There is a lot of “ethnic” Hollywood history in this film.  Firstly for Del Rio, an aristocratic Mexican actress.  Secondly for Brazilian Raul Roulien who played Del Rio’s fiancee.  He had a short Hollywood career in the early 30s before returning to Brazil.  In Hollywood he played mainly supporting roles in films with legends as Spencer Tracy, Janet Gaynor, Charles Farrell, Joan Bennett and Gloria Stuart.

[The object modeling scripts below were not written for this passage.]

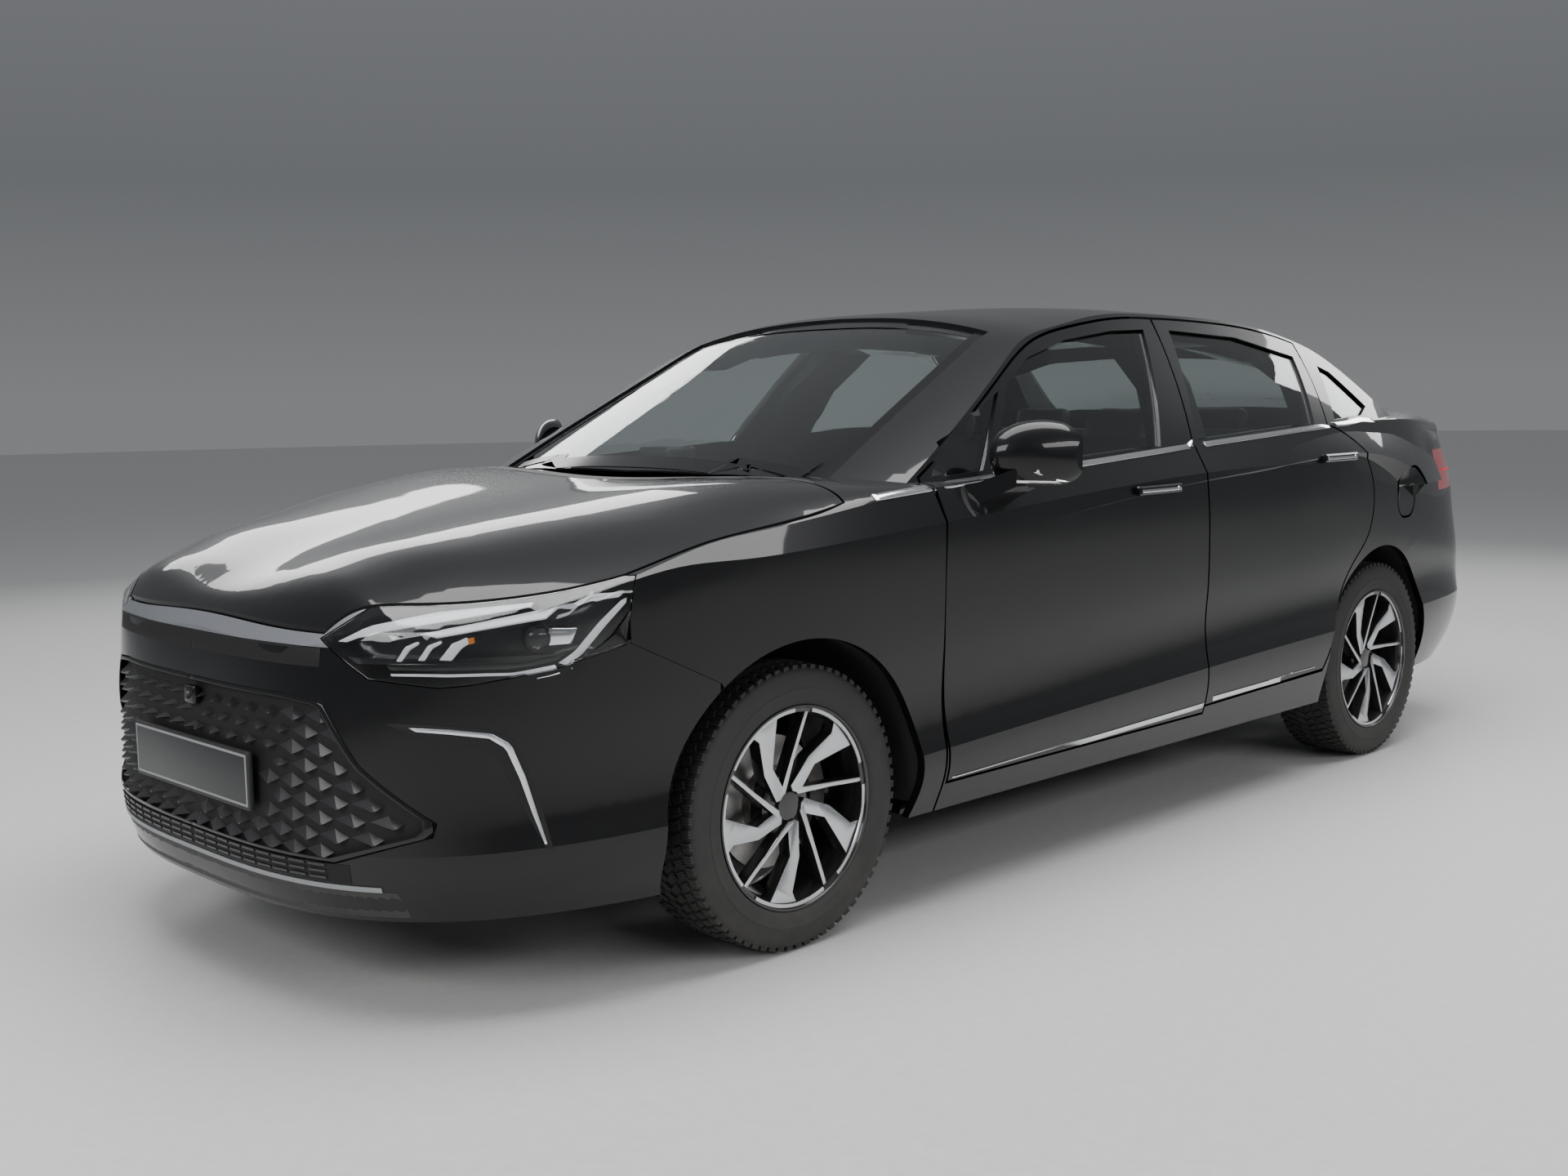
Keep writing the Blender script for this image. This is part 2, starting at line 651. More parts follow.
# %% Four wheels
def placed(sheet, centre, side):
    """Turns a left wheel's part to its side and sets it on its axle."""
    if side < 0:
        spin_round(sheet, sheet.verts, 180, "Z")
    bmesh.ops.translate(sheet, verts=sheet.verts, vec=centre)
    return sheet


for corner in CORNERS:
    low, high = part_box("tyre_" + corner)
    centre = (low + high) / 2
    side = OUT[corner.split("_")[1]]
    wheel = "wheel_" + corner
    spokes = publish("spokes_" + corner, placed(spoke_faces(), centre, side), wheel_black, wheel,
                     30, machined)
    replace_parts(spokes, "rim_" + corner)
    publish("barrel_" + corner, placed(barrel(), centre, side), wheel_black, wheel)
    publish("rim_arcs_" + corner, placed(rim_arcs(), centre, side), machined, wheel)
    publish("hub_" + corner, placed(hub(), centre, side), wheel_black, wheel, 30,
            disc_steel)
    publish("brake_disc_" + corner, placed(brake_disc(), centre, side), disc_steel, wheel)
    rubber_ring = publish("tread_" + corner, placed(tyre(), centre, side), tyre_rubber, wheel)
    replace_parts(rubber_ring, "tyre_" + corner)
    print(corner, "tyre faces:", len(rubber_ring.data.polygons))

# %% [markdown]
# Small shapes on the nose are easiest to place where the photograph shows them. A ray through a
# photograph point, from the fitted camera, meets the real panel there, so the piece lies on the
# panel in every view. The right side mirrors the left one.

# %% From a point of the photograph to the panel
LENS_PIXELS = 38.57 / 36 * 1920


def seen(skin, px, py, lift=0.0):
    """The place on a skin that the photograph shows at a point of its 1920 by 1440 frame."""
    ray = (forward + right * ((px - 960) / LENS_PIXELS) - up * ((py - 720) / LENS_PIXELS)).normalized()
    eye = camera.matrix_world.translation
    hit, normal, _, _ = skin.ray_cast(eye, ray, 12)
    if hit is None:
        hit = eye + ray * 3.0
        for _ in range(8):
            hit, normal, _, _ = skin.find_nearest(eye + ray * ray.dot(hit - eye))
    if normal.dot(ray) > 0:
        normal = -normal
    return hit + normal * lift


def mirror_row(row, side):
    """The same points on the left, 1, or the right, -1, side."""
    return [Vector((point.x, point.y * side, point.z)) for point in row]


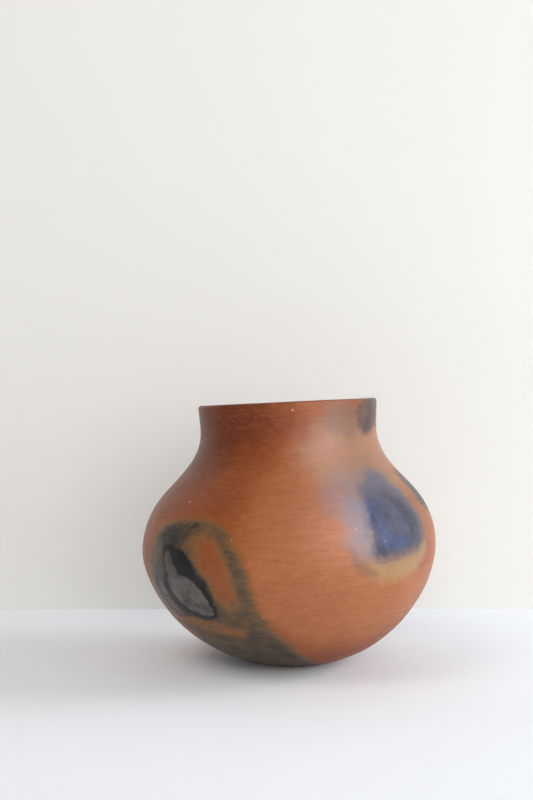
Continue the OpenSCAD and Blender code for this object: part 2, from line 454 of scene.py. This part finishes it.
colour = mixed(clay, ranged(smoke, 0.0, 0.25, smooth=False), smoke_colour)
colour = tinted(colour, cloud("ring_grey", 6, 5, 0.55, teeth_mm=1, blots_mm=2), "#5C5147")

# Dark spot on the lip, with upright streaks in it, a faint veil beside it and the smoked lip edge.
shorter = add(tree, "VectorMath", {0: body_place, 1: (1, 1, 0.4)}, operation="MULTIPLY")
upright = noise_at(shorter, 9, detail=4)
colour = tinted(colour, cloud("lip_veil", 15, 4, 0.46, blots_mm=6, chips_mm=2), "#5F4A40")
spot = mixed(linear("#24222A"), ranged(upright, 0.4, 0.65), linear("#523E33"))
spot = tinted(spot, ranged(run_up, 322, 312, 0, 0.6), "#1B1B22")
colour = mixed(colour, cloud("lip_spot", 8, 4, 0.86, blots_mm=4.5, chips_mm=3), spot)
colour = tinted(colour, cloud("lip_edge", 5, 3, 0.8, blots_mm=2.5), "#4A3C36")

# The blue-grey cloud on the right: a dull veil round it, a buff halo and a brown line below it, a
# violet haze and a lavender bloom at its left, and its own mottled blues, navy along both sides.
# The cloud behind it, at the right edge, is a colder grey.
colour = tinted(colour, cloud("slate", 22, 2, 0.5, teeth_mm=2, blots_mm=6, chips_mm=2), "#75644F")
colour = tinted(colour, cloud("halo", 10, 3, 0.44, teeth_mm=1, blots_mm=3, chips_mm=1), "#A38A60")
colour = tinted(colour, cloud("olive_line", 5, 1.5, 0.5, blots_mm=2), "#6A4A36")
violet_share = joined("MULTIPLY", cloud("violet", 16, 4, 0.62, teeth_mm=2.5, blots_mm=6),
                      ranged(strokes, 0.3, 0.62, 0.45, 1.0))
colour = tinted(colour, violet_share, "#77676C")
colour = tinted(colour, cloud("lavender", 17, 3, 0.54, teeth_mm=2, blots_mm=5), "#6F7483")
slate_share = joined("MULTIPLY", cloud("slate", 7.5, 6, 0.97, teeth_mm=2.5, blots_mm=4, chips_mm=2.6),
                     ranged(run_up, 226, 272, 1.0, 0.78))
blue = mixed(linear("#353D58"), ranged(blots, -0.6, 0.6), linear("#464757"))
blue = tinted(blue, ranged(dull, 0.48, 0.72, 0, 0.6), "#4C4443")
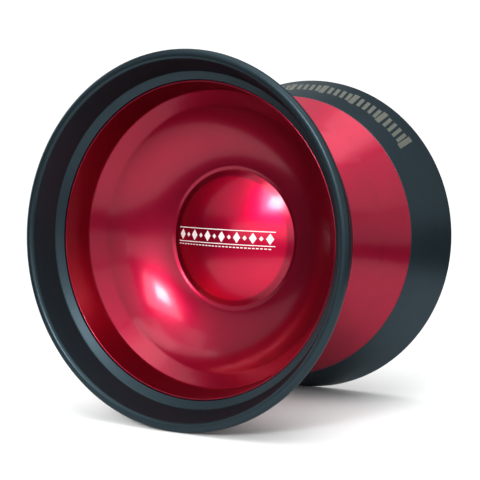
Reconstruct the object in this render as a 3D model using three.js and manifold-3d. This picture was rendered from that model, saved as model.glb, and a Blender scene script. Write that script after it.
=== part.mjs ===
// Bi-metal competition yo-yo: two aluminium halves with steel weight rings, joined by a
// threaded axle through a ball bearing. Millimetres, +Z up.
//
// Frame: the spin axis is the Y axis and the origin is the centre of the bearing. The front
// half lies on the -Y side and the rear half on the +Y side. Every turned piece is drawn as
// an outline of [radius, height] points, where height is the distance from the mid-plane
// towards that half's cup.

import * as THREE from 'three';
import { mergeVertices } from 'three/addons/utils/BufferGeometryUtils.js';
import Module from 'manifold-3d';

// ---- overall size ----
const RIM_RADIUS = 28; // outermost radius of the weight rings
const HALF_WIDTH = 22.13; // mid-plane to the flat land on a ring's lip
const RUNNING_GAP = 0.05; // between pieces that sit on each other

// ---- weight ring ----
const LIP_ROUND = 0.8; // rounding along the ring's lip
const LIP_LAND = 0.36; // width of the flat land on the lip
const RING_BASE = [24.35, 11.95]; // outer corner where the ring meets the aluminium
const RING_KNEE = [25.23, 17.95]; // cup side: the flare turns into the inner chamfer
const RING_SEAT_RADIUS = 24.0; // press seat between ring and body
const RING_TOP = 17.1; // inner end of the ring, beside the body's flange

// ---- body, string side ----
const HUB_FACE = 2.25; // flat around the bearing and the response pad
const POST_RADIUS = 3.13; // bearing seat
const POST_END = 0.25;
const POST_CHAMFER = 0.3;
const BEARING_SHOULDER = [3.8, 2.4]; // radius and height of the step the inner race rests on
const BEARING_WELL = [6.6, 2.75]; // recess that keeps the outer race clear of the body
const CATCH_START = 10.3; // radius where the catch zone begins
const CATCH_SLOPE = 14; // degrees at its start
const CREASE = [21.0, 8.8]; // ridge between the catch zone and the outer step

// ---- body, cup side ----
const DOME_RADIUS = 11.05;
const DOME_EDGE = 4.1;
const DOME_APEX = 6.4;
const BOWL_START = [11.6, 4.32];
const BOWL_SLOPE = 9; // degrees, where the bowl leaves the dome's groove
const BOWL_END = [20.95, 9.8];
const BAND_END = [23.1, 11.95]; // step between the bowl and the steep wall
const FLANGE_TIP = [23.74, 17.0];
const FLANGE_ROUND = 0.12;

// ---- response pad ----
const PAD_INNER = 7.25;
const PAD_OUTER = 9.5;
const PAD_FACE = 2.2;
const PAD_THICKNESS = 1.1;

// ---- axle: M4 set screw ----
const AXLE_RADIUS = 1.96;
const AXLE_LENGTH = 10;
const AXLE_CHAMFER = 0.35;
const AXLE_HOLE_RADIUS = 2.02;
const AXLE_HOLE_DEPTH = 5.45;
const HEX_ACROSS_FLATS = 2;
const HEX_DEPTH = 2;

// ---- ball bearing, 12.7 x 6.35 x 4.763 ----
const BEARING_OUTER = 6.35;
const BEARING_BORE = 3.175;
const BEARING_HALF_WIDTH = 2.38;
const RACE_CHAMFER = 0.2;
const OUTER_LAND = 5.4; // inner surface of the outer race
const INNER_LAND = 4.125; // outer surface of the inner race
const SHIELD_SEAT_RADIUS = 5.8;
const SHIELD_SEAT_DEPTH = 1.8;
const PITCH_RADIUS = 4.7625;
const BALL_RADIUS = 1.0;
const BALL_COUNT = 10;
const GROOVE_RADIUS = 1.07;
const CAGE_INNER = 4.4;
const CAGE_OUTER = 5.1;
const CAGE_LOW = -0.35;
const CAGE_HIGH = 1.4;
const POCKET_RADIUS = 1.12;
const SHIELD_INNER = 4.25;
const SHIELD_OUTER = 5.68;
const SHIELD_FACES = [1.87, 2.02];
const SNAP_RING_INNER = 5.42;
const SNAP_RING_FACES = [2.08, 2.24];
const SNAP_RING_GAP = 14; // degrees

// ---- facets ----
const BODY_SEGMENTS = 48;
const BEARING_SEGMENTS = 36;
const CAGE_SEGMENTS = 30;

const FRONT = -1;
const REAR = 1;
const DEGREE = Math.PI / 180;

const finishes = {
  red: { color: 0xa8122e, roughness: 0.32, metalness: 1 },
  black: { color: 0x1d2226, roughness: 0.35, metalness: 1 },
  silicone: { color: 0xd9d5cc, roughness: 0.8, metalness: 0 },
  steel: { color: 0xb9bcc0, roughness: 0.2, metalness: 1 },
  screw: { color: 0x8d9094, roughness: 0.35, metalness: 1 },
};

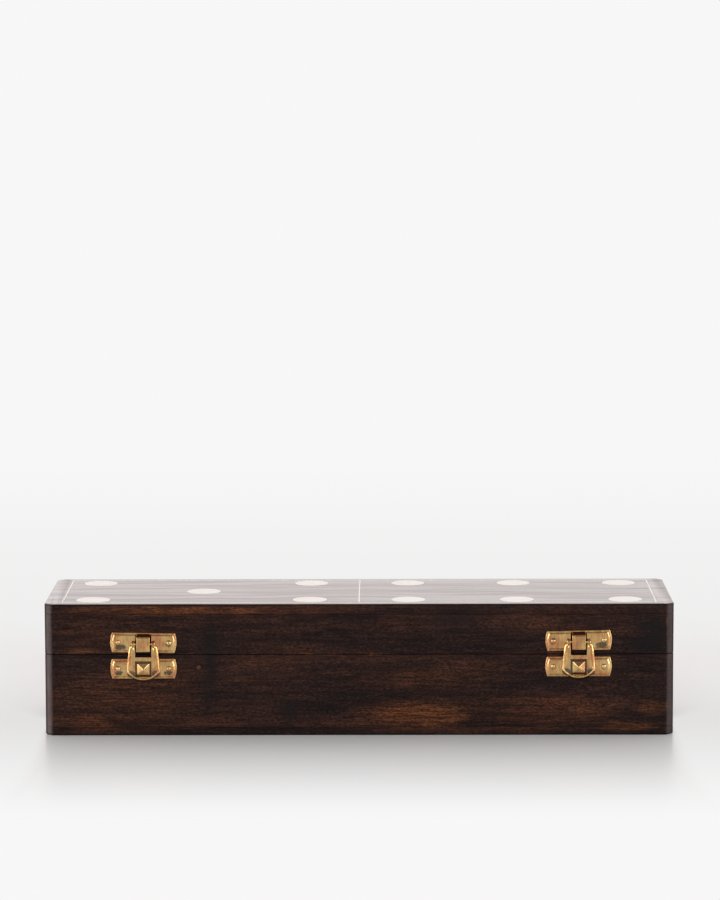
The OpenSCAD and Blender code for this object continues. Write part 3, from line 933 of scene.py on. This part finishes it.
def finish_board(piece, name):
    """Gives each face its finish by its place: outside, top, end grain or inside."""
    finishes = (stained_wood(), polished_wood(), end_grain(), inside_wood())
    outside, top, end, inside = range(len(finishes))
    low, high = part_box(name)
    wall = BASE_HIGH.y - BASE_LOW.y
    inner_x, inner_y = HALF_LENGTH - wall + 0.1 * MM, HALF_DEPTH - wall + 0.1 * MM
    lowest, highest = low.z - 1 * MM, high.z + 1 * MM
    if name == "lid_top_board":
        highest = low.z + 0.3 * MM
    if name == "base_bottom_board":
        lowest = high.z - 0.3 * MM
    put_on(piece, name, "lid" if name in LID_BOARDS else "base", "dark_wood", *finishes)
    for face in piece.data.polygons:
        middle, normal = face.center, face.normal
        within = abs(middle.x) < inner_x and abs(middle.y) < inner_y
        face.material_index = outside
        if within and lowest < middle.z < highest:
            face.material_index = inside
        elif name == "lid_top_board" and normal.z > 0.35:
            face.material_index = top
        elif lengthwise(name) and abs(normal.x) > 0.8:
            face.material_index = end
    marks = piece.data.attributes.new("board", "FLOAT", "POINT")
    for mark in marks.data:
        mark.value = (LID_BOARDS + BASE_BOARDS).index(name)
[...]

There is a scene between Del Rio and Raymond on a deserted island (unbeknown to them they are in Haiti).  Del Rio is frightened because she sees shirtless black “savages.”  Surprising for the time period is  these “savages” turn out to be golfers on a resort speaking proper English. Law-school graduate Clarence Muse plays the golfer with a speaking part.  Muse was a vocal proponent for the positive portrayal of black performers.

There is one dance number with Fred and Ginger along with Brazilian dancers.  It appears there are 2 groups of dancers dancing separately, the white dancers and the black dancers.  The white dancers are donned in contemporary Latin-inspired costumes while the black dancers are in working-class folkloric costumes.  African-American singer Etta Moten sings during this dance number. Her other film credit includes Gold Diggers of 1933 and she performed on Broadway most notably Porgy and Bess.  In 1933, she was the first black star to perform at the White House.

The end of this film is also noteworthy in a fantasy aerial dance number with scantily clad girls atop airplanes that can only be done in the movies.